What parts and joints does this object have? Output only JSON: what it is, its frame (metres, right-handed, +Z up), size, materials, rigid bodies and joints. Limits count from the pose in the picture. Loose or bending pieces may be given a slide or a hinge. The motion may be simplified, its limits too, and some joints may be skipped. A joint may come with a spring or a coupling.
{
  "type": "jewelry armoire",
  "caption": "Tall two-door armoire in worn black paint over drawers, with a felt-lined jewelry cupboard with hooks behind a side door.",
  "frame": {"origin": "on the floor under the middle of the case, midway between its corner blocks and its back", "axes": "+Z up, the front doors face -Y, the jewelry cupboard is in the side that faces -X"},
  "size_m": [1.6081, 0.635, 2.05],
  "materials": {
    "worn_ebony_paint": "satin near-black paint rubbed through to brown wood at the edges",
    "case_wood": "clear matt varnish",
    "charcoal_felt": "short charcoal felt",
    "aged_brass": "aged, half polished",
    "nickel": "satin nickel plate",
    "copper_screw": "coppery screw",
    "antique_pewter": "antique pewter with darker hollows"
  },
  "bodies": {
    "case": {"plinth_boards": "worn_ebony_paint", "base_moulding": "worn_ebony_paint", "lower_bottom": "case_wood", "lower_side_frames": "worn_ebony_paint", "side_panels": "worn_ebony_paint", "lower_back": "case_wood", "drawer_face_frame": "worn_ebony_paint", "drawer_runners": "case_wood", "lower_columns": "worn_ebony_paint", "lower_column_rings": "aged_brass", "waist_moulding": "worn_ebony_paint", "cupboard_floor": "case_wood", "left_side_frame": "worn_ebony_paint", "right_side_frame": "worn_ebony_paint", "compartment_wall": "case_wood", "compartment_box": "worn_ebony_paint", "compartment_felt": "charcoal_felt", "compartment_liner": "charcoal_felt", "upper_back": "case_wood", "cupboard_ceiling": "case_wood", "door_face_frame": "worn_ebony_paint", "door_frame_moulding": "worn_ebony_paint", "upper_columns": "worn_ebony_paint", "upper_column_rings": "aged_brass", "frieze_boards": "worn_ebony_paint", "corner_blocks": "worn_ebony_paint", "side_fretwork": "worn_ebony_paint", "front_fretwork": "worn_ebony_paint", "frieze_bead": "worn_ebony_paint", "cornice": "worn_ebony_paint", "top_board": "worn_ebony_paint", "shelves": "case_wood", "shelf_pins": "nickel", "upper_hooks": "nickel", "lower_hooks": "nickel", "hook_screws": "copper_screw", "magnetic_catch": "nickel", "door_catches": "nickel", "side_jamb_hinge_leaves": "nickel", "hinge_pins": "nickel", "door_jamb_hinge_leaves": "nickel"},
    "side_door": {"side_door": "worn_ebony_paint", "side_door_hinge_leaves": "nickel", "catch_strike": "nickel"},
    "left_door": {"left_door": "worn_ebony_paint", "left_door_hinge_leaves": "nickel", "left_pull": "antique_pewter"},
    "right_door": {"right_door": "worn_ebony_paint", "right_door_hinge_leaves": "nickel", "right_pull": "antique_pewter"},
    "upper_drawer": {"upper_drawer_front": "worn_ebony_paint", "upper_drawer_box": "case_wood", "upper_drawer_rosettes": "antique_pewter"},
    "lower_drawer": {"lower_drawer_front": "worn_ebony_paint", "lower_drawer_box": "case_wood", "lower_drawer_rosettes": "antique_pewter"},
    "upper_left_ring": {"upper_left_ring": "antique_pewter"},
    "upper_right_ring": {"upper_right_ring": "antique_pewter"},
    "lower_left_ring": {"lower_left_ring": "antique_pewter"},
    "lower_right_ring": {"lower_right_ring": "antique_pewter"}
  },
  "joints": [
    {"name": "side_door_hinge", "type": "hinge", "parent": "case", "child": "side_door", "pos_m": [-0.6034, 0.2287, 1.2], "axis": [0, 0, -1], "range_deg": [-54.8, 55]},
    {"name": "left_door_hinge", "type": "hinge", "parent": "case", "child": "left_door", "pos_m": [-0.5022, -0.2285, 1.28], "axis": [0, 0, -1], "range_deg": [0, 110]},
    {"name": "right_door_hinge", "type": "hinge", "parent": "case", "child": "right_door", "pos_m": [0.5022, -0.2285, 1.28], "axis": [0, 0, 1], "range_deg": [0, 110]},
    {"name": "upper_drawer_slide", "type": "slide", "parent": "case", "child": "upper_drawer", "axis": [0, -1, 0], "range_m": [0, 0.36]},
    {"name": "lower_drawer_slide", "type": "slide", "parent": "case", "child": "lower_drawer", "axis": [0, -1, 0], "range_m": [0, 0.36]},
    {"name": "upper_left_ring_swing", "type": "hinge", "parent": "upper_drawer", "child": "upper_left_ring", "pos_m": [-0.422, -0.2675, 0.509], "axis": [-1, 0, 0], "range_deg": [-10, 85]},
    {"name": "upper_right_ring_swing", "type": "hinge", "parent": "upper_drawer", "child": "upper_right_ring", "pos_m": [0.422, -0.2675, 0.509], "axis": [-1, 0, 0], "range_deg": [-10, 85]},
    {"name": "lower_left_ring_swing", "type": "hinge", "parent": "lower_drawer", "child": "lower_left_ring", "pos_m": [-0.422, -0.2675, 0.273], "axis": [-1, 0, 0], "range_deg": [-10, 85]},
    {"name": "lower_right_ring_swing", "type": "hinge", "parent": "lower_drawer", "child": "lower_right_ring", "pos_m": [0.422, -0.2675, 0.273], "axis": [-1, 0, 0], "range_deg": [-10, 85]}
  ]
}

--

### Required work
Copy every line above that includes the string "bodies".

### Response below
What parts and joints does this object have? Output only JSON: what it is, its frame (metres, right-handed, +Z up), size, materials, rigid bodies and joints. Limits count from the pose in the picture. Loose or bending pieces may be given a slide or a hinge. The motion may be simplified, its limits too, and some joints may be skipped. A joint may come with a spring or a coupling.
  "bodies": {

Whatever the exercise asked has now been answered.